Attorneys representing both Apple and Samsung have submitted a statement of intent to the District Court for the Northern District of California which states that the two agree to court-supervised mediation. The statement is as follows:


"Pursuant to the September 18, 2015, Case Management Order (Dkt. No. 3289), the parties jointly submit this update on alternative dispute resolution. The parties are willing to mediate with Judge Spero with a settlement conference deadline of November 15, 2015, and are conferring on scheduling."

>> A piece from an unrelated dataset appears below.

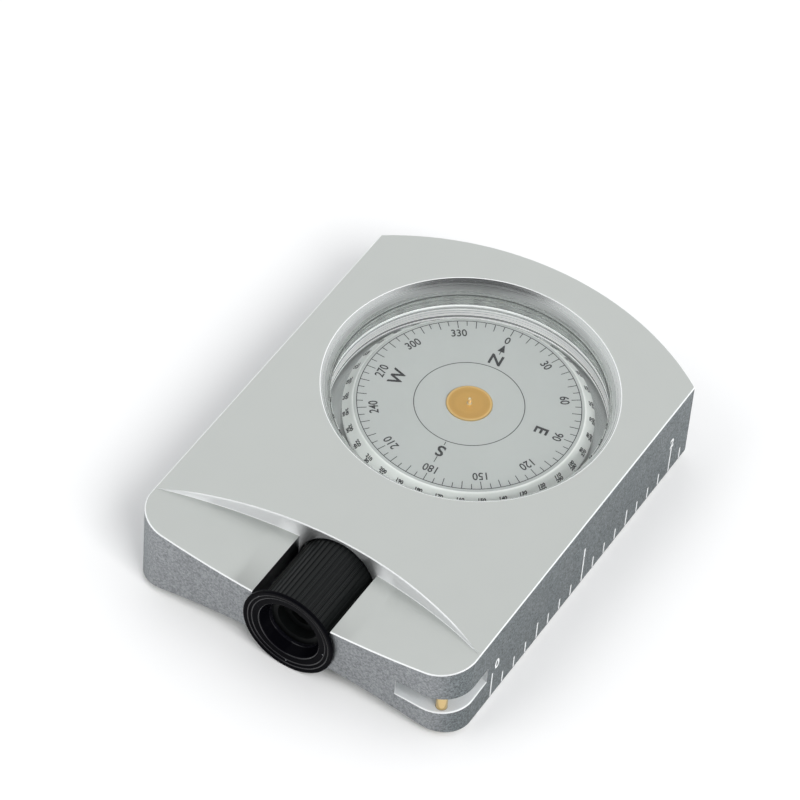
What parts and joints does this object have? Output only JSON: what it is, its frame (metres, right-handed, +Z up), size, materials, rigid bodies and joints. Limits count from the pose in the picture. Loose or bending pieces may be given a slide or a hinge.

This would come to some as a surprise, as both Apple and Samsung have seemed unwilling to meet in the middle for years now. With arguments ranging from the notion that Apple should never have been awarded such broad patents in the first place, to Samsung filing strong counterclaims, it's been a lengthy process of back and forth between both parties. Judge Lucy Koh has been presiding over the case since 2012, and a second retrial of the original is schedule for some time next Spring, but this mediation could be a sign of things coming to an end. From an outsiders perspective, Galaxy devices and iPhones have not looked the same for years now, and if Apple were going to go after everyone with a large touchscreen dominating the front of a device, then they would have sued everyone by now. Steve Jobs passionately wanted to destroy Android, and while it took them some time, Apple put together a solid case against Samsung and aimed their sights at the most successful manufacturer of Android devices.

Things have changed since then, and while this is probably not the start of a beautiful friendship, it does finally look like a credible step to ending things in the courts and getting on with things outside of the courtroom.